There has been no lack of international solidarity shown to those like the Molina and Amaya families. And both the hard-line and what is sometimes called soft diplomatic strategies employed by the international community have elicited responses from Castro -- but not the kind that have significantly mitigated the plight of Cuban dissidents.

Argentine President Nestor Kirchner would like to believe that a policy of engagement is the way to soften Castro. Early this year, when the United Nations voted to censure Castro for his dreadful human rights record, Argentina abstained.

But when the opportunity came to cash in on the soft approach, Castro did not respond in kind. Despite diplomatic efforts that included a personal letter from Kirchner asking Castro for a simple "humanitarian gesture," to let Molina visit her son and meet her Argentinean grandchildren, Castro refused. According to Molina, an immigration officer told her she couldn't leave Cuba because her "brain is a national patrimony."
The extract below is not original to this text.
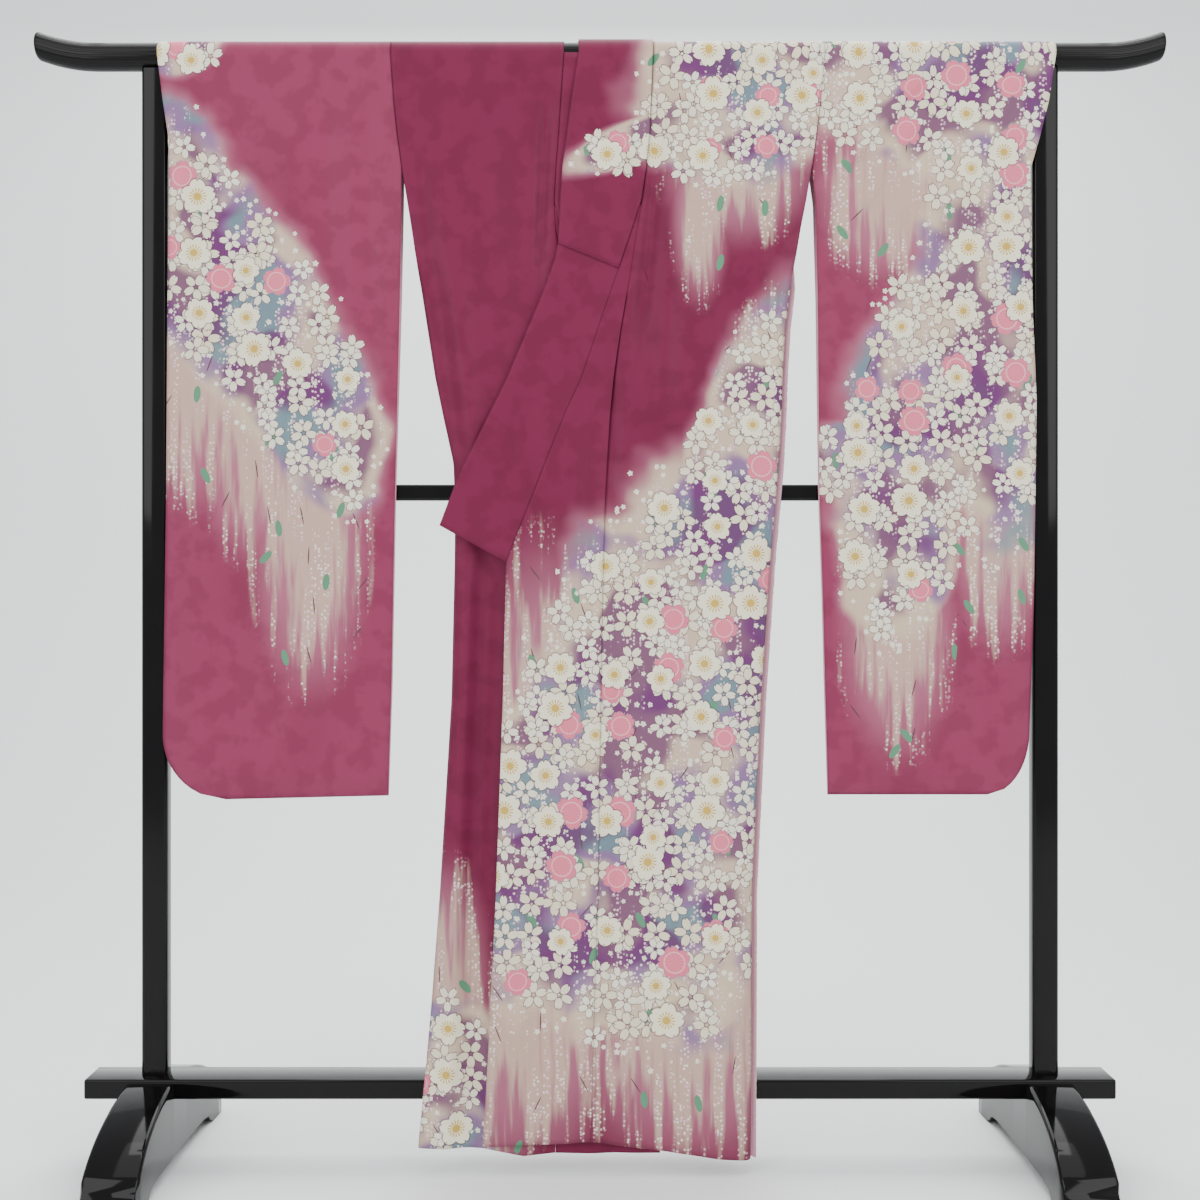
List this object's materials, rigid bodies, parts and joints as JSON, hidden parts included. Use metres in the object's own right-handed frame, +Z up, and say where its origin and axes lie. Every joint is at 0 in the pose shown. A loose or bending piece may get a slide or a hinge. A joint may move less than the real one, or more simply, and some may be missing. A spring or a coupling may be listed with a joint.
{
  "type": "silk kimono on a kimono stand",
  "caption": "Long-sleeved silk kimono hung with its fronts crossed over a lacquered kimono stand, sleeves spread along the top bar.",
  "frame": {"origin": "on the floor, under the middle of the whole object's box", "axes": "+Z up; X along the top bar, the wearer's left sleeve on +X; the fronts face -Y"},
  "size_m": [1.65, 0.49, 1.6534],
  "materials": {
    "body_silk": "rose silk crepe with a soft sheen, white and pink blossoms",
    "collar_silk": "plain rose silk crepe with a soft sheen",
    "sleeve_silk": "rose silk crepe with a soft sheen, white and pink blossoms",
    "lacquer": "black gloss lacquer on wood"
  },
  "bodies": {
    "root": {"right_body": "body_silk", "left_body": "body_silk", "right_overlap": "body_silk", "left_overlap": "body_silk", "collar_right": "collar_silk", "collar_left": "collar_silk", "overcollar": "collar_silk", "right_sleeve": "sleeve_silk", "left_sleeve": "sleeve_silk", "stand_top_bar": "lacquer", "stand_middle_rail": "lacquer", "stand_base_beam": "lacquer", "stand_post_right": "lacquer", "stand_post_left": "lacquer", "stand_foot_right": "lacquer", "stand_foot_left": "lacquer"}
  },
  "joints": []
}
Washington rejects soft diplomacy, of course. Those who attempt to engage Castro run the risk of "humiliating themselves" or appearing "complicit" in Castro's abusive regime, said Roger Noriega, assistant secretary of state for the Western Hemisphere.

If the State Department thought there was a remote chance for a compromise, a U.S. official said last week, it would try it. But Castro leaves the Bush administration no option but the hard line. The result is a virtual stalemate that has put Washington in the unfortunate position of keeping or strengthening harsh policies -- including new travel restrictions to the island that also keep families apart this holiday season.

Tragically, this is the nature of policy with a tyrant. Unable to deal substantively with Castro, foreign leaders are constantly pushed to the fringes, so far away from any truly effective interaction or policymaking that what does occur borders on absurdity.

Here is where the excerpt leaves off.